• Records to use
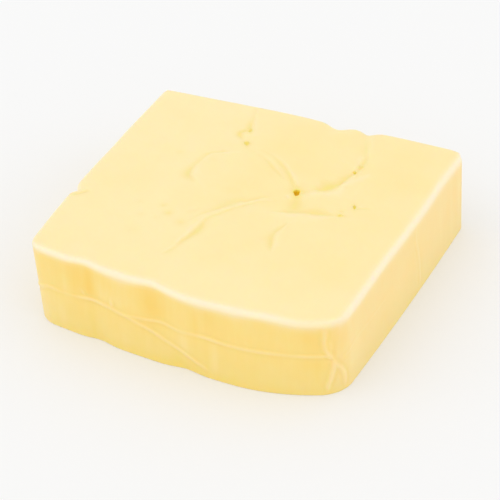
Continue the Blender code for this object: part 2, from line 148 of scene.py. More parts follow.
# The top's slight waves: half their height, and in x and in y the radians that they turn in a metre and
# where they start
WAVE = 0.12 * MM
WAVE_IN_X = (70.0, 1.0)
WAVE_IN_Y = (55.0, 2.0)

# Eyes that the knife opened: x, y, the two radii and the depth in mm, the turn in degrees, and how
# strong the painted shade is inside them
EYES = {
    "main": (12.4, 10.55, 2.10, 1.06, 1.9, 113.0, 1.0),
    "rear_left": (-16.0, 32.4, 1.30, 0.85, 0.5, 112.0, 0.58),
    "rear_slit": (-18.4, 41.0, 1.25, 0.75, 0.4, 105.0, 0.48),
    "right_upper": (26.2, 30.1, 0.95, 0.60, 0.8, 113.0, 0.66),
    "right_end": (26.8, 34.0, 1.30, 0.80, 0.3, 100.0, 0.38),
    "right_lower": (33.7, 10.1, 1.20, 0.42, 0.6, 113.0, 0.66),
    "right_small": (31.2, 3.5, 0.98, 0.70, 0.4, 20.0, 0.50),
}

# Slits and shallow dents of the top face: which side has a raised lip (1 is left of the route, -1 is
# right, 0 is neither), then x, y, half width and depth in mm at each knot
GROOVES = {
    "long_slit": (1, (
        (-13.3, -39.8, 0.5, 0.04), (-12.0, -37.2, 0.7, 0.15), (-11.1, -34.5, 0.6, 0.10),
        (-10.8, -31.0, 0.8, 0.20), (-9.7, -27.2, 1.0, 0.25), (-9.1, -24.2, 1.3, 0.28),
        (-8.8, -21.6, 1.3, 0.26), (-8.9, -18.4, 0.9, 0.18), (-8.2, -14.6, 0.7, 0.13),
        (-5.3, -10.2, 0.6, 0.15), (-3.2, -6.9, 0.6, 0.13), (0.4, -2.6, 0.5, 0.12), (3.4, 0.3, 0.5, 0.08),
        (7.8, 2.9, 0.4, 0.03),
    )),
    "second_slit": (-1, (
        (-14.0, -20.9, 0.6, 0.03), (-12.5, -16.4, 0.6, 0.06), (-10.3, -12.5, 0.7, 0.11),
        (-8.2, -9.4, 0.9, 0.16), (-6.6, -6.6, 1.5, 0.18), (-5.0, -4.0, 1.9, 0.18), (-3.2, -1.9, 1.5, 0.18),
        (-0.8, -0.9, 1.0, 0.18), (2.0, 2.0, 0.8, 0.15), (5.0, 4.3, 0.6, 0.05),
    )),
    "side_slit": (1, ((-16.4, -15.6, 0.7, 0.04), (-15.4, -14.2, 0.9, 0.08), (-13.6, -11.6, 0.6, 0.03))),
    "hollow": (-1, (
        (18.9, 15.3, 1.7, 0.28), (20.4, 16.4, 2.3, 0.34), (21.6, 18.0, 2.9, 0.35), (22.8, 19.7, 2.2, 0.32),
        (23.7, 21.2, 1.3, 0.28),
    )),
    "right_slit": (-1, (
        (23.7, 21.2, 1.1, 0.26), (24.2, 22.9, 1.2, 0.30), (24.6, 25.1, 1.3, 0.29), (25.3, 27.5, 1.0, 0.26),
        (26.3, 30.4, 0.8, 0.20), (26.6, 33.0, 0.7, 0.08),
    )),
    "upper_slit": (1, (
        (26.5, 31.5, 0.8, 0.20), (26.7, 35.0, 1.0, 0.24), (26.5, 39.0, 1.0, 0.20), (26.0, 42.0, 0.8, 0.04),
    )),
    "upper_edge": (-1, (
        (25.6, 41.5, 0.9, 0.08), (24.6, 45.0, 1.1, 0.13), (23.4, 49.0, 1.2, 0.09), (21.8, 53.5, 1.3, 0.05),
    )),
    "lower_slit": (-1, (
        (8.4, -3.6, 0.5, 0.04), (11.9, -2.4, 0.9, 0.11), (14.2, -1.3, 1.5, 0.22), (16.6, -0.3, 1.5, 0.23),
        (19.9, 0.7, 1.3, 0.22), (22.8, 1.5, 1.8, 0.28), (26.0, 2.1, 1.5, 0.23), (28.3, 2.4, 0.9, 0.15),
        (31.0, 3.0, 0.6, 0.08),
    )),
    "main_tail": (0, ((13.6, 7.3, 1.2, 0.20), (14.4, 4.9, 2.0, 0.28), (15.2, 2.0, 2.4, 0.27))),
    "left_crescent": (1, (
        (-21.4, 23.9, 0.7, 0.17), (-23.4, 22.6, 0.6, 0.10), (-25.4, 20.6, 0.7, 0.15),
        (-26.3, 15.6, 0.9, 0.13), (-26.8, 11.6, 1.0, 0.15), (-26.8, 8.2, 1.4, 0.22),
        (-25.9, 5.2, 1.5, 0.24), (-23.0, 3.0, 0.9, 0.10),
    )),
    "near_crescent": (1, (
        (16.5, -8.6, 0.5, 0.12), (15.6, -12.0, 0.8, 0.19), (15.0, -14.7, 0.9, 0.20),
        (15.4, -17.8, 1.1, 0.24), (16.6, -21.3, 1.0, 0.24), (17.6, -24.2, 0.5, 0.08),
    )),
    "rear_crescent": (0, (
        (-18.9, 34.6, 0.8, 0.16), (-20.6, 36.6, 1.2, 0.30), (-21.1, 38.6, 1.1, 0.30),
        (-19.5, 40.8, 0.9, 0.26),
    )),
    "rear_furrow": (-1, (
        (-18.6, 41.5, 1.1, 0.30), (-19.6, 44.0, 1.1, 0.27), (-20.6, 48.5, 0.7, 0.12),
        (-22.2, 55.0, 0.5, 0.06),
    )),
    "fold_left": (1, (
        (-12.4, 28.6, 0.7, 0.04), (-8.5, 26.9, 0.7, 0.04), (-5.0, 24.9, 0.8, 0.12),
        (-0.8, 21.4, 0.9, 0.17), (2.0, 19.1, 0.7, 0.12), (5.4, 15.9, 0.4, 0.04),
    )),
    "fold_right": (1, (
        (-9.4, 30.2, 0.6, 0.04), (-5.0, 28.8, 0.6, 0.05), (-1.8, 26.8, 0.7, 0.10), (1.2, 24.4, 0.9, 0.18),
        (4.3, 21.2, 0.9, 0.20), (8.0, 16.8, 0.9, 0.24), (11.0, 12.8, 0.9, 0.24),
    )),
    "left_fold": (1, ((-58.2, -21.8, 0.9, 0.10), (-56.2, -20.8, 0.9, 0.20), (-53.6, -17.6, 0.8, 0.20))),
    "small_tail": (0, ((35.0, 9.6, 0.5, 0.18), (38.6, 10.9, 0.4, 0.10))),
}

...

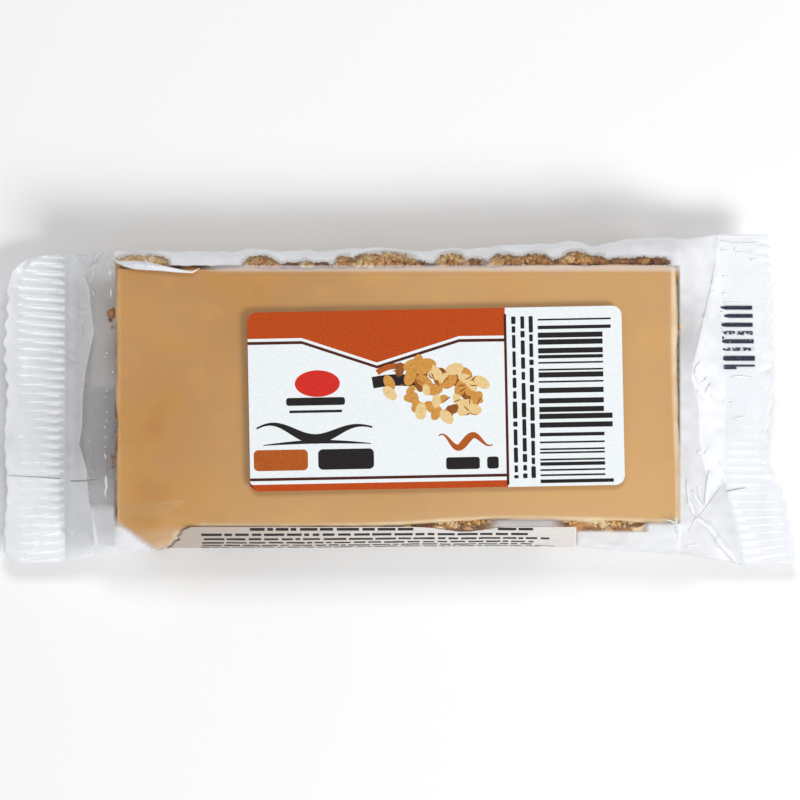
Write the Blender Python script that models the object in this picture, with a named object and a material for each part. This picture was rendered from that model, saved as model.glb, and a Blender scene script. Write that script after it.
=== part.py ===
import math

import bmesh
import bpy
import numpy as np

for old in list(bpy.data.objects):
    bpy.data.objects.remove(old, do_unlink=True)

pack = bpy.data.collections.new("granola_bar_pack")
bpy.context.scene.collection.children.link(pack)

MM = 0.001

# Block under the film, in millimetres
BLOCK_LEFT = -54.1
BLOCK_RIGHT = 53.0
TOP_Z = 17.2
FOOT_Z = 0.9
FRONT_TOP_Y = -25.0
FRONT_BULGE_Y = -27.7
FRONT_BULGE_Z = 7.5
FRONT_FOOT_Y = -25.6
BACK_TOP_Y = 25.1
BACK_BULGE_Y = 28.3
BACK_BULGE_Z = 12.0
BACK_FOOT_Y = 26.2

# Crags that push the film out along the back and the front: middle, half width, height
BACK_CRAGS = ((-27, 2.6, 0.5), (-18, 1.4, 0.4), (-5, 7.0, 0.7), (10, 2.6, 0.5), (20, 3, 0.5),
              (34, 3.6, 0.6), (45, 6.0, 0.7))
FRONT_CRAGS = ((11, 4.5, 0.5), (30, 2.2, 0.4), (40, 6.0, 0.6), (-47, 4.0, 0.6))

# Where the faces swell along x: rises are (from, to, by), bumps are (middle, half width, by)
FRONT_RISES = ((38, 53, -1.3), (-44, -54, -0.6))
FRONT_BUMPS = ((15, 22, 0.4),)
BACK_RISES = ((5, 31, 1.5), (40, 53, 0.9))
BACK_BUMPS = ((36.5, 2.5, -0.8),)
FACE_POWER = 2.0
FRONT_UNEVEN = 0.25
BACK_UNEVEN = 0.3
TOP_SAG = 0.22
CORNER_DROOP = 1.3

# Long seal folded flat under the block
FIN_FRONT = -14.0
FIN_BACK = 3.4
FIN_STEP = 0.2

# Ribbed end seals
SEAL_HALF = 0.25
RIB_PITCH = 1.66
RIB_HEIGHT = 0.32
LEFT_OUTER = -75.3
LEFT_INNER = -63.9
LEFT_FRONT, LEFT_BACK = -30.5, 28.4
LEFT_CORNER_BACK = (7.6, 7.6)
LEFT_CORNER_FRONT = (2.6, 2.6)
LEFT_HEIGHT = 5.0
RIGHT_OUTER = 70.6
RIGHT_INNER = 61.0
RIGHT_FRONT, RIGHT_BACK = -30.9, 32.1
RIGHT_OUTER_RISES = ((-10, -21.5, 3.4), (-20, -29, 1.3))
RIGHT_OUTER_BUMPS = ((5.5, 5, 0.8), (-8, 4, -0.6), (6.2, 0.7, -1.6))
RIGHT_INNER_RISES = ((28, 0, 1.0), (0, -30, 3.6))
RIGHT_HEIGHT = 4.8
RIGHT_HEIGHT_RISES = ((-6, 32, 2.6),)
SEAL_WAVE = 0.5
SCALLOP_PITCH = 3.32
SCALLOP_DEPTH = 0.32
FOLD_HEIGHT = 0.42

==

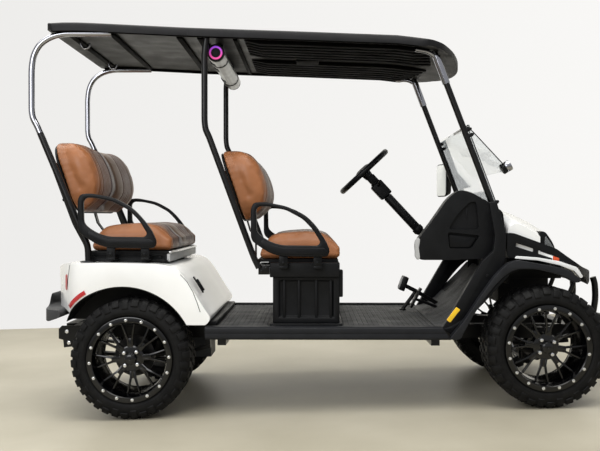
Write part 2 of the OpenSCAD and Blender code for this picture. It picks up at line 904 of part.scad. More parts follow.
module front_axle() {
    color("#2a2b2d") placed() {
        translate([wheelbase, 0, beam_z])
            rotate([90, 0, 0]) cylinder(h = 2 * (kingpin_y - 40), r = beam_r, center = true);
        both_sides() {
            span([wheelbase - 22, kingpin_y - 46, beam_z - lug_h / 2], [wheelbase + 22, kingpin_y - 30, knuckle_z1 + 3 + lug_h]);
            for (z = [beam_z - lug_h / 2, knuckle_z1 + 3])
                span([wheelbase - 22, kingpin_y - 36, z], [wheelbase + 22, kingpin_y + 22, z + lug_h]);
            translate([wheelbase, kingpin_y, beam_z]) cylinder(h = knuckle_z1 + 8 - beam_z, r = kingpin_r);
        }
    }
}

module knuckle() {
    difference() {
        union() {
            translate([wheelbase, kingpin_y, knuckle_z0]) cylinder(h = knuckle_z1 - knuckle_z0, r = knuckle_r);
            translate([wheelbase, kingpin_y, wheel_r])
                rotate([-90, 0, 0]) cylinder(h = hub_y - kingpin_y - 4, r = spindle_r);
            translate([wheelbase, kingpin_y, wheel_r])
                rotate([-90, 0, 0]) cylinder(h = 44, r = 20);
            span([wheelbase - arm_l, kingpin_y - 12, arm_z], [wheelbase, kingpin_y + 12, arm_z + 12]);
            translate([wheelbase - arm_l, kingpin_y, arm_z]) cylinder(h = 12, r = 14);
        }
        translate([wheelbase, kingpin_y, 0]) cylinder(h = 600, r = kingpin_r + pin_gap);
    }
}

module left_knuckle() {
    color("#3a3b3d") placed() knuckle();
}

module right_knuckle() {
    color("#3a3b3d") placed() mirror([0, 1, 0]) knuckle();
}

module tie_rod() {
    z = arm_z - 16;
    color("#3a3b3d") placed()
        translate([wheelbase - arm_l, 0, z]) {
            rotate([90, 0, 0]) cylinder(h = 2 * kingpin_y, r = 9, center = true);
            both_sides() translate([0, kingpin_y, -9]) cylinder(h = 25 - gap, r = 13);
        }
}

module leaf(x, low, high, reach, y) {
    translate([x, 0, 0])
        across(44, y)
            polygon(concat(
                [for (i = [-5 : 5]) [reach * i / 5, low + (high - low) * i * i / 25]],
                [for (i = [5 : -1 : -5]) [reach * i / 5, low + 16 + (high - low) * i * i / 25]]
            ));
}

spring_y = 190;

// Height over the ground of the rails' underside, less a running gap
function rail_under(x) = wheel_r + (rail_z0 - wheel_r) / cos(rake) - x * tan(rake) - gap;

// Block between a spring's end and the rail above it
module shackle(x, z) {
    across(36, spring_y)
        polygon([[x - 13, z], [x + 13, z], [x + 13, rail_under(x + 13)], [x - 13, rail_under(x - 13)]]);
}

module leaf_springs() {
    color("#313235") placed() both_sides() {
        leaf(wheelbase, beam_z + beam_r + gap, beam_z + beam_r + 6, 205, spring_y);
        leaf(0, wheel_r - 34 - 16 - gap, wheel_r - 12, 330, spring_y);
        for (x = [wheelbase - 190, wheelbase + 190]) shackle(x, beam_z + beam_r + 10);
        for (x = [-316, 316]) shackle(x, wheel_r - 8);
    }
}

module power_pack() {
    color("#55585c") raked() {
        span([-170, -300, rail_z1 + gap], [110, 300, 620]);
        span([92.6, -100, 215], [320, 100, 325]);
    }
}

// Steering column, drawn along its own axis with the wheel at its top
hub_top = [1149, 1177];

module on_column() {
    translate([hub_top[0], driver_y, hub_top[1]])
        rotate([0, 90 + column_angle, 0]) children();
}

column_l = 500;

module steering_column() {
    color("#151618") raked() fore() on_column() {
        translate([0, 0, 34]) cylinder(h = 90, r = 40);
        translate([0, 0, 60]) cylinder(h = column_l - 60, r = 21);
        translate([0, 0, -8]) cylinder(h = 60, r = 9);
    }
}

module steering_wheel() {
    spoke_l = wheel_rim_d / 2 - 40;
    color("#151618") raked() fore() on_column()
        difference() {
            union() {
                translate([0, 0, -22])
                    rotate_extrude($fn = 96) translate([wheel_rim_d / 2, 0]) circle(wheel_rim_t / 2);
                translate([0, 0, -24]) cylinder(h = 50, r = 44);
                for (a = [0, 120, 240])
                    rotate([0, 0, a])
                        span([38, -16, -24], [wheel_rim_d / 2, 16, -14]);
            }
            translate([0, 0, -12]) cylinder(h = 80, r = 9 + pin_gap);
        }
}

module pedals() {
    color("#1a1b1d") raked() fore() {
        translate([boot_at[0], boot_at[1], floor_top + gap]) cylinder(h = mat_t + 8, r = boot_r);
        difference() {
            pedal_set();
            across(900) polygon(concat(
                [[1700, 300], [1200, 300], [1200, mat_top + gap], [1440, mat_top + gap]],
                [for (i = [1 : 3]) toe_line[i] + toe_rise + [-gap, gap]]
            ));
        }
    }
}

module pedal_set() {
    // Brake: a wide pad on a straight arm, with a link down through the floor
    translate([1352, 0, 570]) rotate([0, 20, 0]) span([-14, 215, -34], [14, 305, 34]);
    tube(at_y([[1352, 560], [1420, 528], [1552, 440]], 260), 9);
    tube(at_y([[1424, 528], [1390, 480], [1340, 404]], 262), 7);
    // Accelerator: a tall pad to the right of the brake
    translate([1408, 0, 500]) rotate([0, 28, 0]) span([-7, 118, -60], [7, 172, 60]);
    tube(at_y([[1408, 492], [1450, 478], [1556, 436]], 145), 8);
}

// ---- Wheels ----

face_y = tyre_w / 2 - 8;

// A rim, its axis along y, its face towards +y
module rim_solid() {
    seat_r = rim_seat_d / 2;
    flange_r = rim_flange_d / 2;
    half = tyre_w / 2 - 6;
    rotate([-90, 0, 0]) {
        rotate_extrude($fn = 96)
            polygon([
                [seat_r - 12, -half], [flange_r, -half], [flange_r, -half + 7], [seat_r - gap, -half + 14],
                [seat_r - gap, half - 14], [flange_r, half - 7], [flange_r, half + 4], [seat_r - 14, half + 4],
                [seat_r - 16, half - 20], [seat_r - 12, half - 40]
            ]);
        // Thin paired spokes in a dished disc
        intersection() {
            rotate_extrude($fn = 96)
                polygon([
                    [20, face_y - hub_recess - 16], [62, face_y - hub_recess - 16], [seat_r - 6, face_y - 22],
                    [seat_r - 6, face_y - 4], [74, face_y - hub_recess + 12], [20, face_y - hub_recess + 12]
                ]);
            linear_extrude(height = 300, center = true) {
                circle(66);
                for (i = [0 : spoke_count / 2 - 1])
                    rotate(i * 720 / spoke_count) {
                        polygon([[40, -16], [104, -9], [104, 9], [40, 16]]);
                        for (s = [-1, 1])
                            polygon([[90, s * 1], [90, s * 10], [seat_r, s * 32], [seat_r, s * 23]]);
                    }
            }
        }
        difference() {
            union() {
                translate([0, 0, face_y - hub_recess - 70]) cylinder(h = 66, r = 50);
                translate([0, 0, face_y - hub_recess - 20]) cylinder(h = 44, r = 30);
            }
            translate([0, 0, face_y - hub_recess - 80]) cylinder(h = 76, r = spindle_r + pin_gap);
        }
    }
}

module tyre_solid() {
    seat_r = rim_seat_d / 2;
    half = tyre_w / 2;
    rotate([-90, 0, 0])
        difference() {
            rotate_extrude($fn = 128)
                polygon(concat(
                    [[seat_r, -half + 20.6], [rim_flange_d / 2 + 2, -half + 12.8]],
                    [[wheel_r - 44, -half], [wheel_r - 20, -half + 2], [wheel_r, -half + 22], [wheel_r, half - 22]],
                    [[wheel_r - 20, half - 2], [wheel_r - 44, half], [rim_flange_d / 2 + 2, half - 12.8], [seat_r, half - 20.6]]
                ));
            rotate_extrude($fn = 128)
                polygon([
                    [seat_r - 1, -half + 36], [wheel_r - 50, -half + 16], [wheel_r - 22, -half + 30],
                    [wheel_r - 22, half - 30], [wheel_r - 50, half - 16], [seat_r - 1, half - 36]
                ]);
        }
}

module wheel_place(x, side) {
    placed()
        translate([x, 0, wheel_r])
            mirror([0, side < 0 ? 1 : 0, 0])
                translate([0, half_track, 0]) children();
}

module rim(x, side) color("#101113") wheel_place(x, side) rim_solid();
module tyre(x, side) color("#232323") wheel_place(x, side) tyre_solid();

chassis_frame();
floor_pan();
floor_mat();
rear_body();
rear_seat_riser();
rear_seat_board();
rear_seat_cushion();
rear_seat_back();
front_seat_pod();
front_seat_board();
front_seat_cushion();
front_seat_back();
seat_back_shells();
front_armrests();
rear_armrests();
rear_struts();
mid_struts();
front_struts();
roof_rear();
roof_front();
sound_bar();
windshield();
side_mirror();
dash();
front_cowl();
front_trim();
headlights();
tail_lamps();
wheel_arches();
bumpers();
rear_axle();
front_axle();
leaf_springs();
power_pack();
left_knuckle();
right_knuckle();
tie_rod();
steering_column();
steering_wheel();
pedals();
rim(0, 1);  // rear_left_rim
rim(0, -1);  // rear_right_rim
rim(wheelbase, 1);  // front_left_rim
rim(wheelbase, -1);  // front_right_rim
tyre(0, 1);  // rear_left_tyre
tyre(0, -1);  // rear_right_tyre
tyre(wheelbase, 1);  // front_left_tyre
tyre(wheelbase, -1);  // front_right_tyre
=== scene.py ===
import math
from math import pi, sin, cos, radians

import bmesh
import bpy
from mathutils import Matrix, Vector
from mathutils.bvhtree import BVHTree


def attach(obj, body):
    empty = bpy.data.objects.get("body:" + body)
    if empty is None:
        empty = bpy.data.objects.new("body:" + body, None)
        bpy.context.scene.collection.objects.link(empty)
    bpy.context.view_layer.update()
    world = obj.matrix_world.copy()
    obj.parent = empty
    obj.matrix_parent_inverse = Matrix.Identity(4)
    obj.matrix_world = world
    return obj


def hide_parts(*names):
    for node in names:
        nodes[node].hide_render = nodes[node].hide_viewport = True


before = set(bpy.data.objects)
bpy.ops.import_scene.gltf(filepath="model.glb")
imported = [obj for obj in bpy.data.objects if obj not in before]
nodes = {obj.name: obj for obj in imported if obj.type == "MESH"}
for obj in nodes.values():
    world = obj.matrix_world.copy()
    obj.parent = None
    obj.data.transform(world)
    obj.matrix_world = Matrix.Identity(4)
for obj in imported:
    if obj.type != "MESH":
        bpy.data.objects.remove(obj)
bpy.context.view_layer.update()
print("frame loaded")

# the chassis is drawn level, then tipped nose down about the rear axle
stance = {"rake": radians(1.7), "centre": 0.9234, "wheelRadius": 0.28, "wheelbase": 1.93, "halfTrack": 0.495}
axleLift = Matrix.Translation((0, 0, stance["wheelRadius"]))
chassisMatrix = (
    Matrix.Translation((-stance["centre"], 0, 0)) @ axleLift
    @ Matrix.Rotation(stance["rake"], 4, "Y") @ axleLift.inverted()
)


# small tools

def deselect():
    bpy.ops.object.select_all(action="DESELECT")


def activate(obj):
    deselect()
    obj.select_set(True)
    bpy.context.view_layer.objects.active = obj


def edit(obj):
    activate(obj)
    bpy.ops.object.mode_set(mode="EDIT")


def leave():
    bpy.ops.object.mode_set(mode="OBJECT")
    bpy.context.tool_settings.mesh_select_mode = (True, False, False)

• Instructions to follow
From the records above, repeat exactly the lines from the one with "module wheel_place(x, side)" through the one with "obj.parent = None", both included.

• Full response
module wheel_place(x, side) {
    placed()
        translate([x, 0, wheel_r])
            mirror([0, side < 0 ? 1 : 0, 0])
                translate([0, half_track, 0]) children();
}

module rim(x, side) color("#101113") wheel_place(x, side) rim_solid();
module tyre(x, side) color("#232323") wheel_place(x, side) tyre_solid();

chassis_frame();
floor_pan();
floor_mat();
rear_body();
rear_seat_riser();
rear_seat_board();
rear_seat_cushion();
rear_seat_back();
front_seat_pod();
front_seat_board();
front_seat_cushion();
front_seat_back();
seat_back_shells();
front_armrests();
rear_armrests();
rear_struts();
mid_struts();
front_struts();
roof_rear();
roof_front();
sound_bar();
windshield();
side_mirror();
dash();
front_cowl();
front_trim();
headlights();
tail_lamps();
wheel_arches();
bumpers();
rear_axle();
front_axle();
leaf_springs();
power_pack();
left_knuckle();
right_knuckle();
tie_rod();
steering_column();
steering_wheel();
pedals();
rim(0, 1);  // rear_left_rim
rim(0, -1);  // rear_right_rim
rim(wheelbase, 1);  // front_left_rim
rim(wheelbase, -1);  // front_right_rim
tyre(0, 1);  // rear_left_tyre
tyre(0, -1);  // rear_right_tyre
tyre(wheelbase, 1);  // front_left_tyre
tyre(wheelbase, -1);  // front_right_tyre
=== scene.py ===
import math
from math import pi, sin, cos, radians

import bmesh
import bpy
from mathutils import Matrix, Vector
from mathutils.bvhtree import BVHTree


def attach(obj, body):
    empty = bpy.data.objects.get("body:" + body)
    if empty is None:
        empty = bpy.data.objects.new("body:" + body, None)
        bpy.context.scene.collection.objects.link(empty)
    bpy.context.view_layer.update()
    world = obj.matrix_world.copy()
    obj.parent = empty
    obj.matrix_parent_inverse = Matrix.Identity(4)
    obj.matrix_world = world
    return obj


def hide_parts(*names):
    for node in names:
        nodes[node].hide_render = nodes[node].hide_viewport = True


before = set(bpy.data.objects)
bpy.ops.import_scene.gltf(filepath="model.glb")
imported = [obj for obj in bpy.data.objects if obj not in before]
nodes = {obj.name: obj for obj in imported if obj.type == "MESH"}
for obj in nodes.values():
    world = obj.matrix_world.copy()
    obj.parent = None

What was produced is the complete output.